Pilot  1st Lt. Collins Orton, O-714741 (rescued)
Co-Pilot  F/O John A. Clark, T-62894 (rescued) Lockport, NY
Navigator  Captain Roy C. Cunningham, O-728460 (rescued) Berkeley, CA
Asst Navigator  1st Lt. Robert C. Styles, O-708958 (rescued) Bowmont, ND
Bombardier  2nd Lt. Elmer O. Jones, O-769046 (rescued) Peoria, IL
Photographer  2nd Lt.
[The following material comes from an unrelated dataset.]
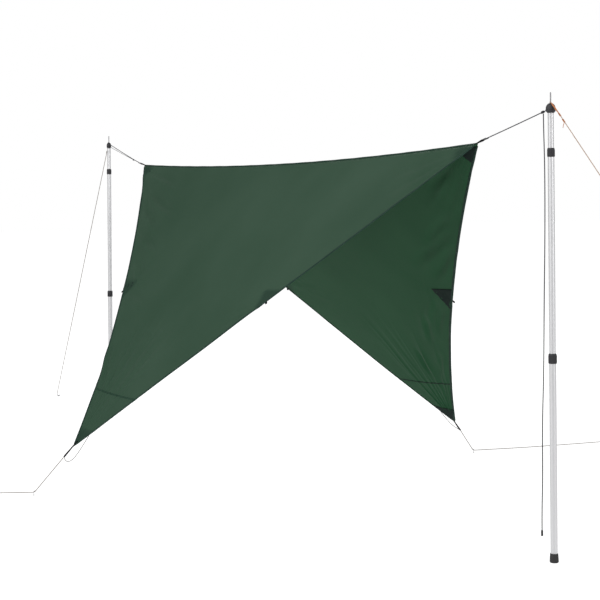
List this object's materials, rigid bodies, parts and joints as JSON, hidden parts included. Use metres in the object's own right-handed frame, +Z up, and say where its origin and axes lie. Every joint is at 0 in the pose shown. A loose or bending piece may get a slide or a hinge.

John L. Boyd, O-2076519 (rescued) Tulsa, OK
Photographer  Sgt Forrest B. Butler, 19182260 (rescued) Los Angeles, CA
Engineer  MSgt Paul E. Fairchild, 15059592 (rescued) Columbia City, IN
Radio  SSgt Wiley D. Pringle, 18155921 (rescued)
Gunner  SSgt Anthony D. Harris, Jr., 34671045 (resued)
Gunner  Sgt John S. Munsell, 15126707 (rescued) Columbus, OH
Gunner  SSgt George A. Murphy, 12095098 (MIA / KIA) Patterson, NJ
Armor-Gunner  Sgt Morris C. Morgan, 35128696 (MIA / KIA) Georgetown, KY

Crashed  August 28, 1945 at 19:07
MACR  14920

Aircraft History
Built by Consolidated-Vultee at Fort Worth, Texas. Assigned to the US Army. Without any flight testing, this B-32 was destined to experience mechanical problems and was often grounded.

Wartime History
On May 14, 1945 departed Fort Worth Army Air Field bound for Mather Army Air Field. On arrival, the landing gear failed to lower requiring it to be manually lowered.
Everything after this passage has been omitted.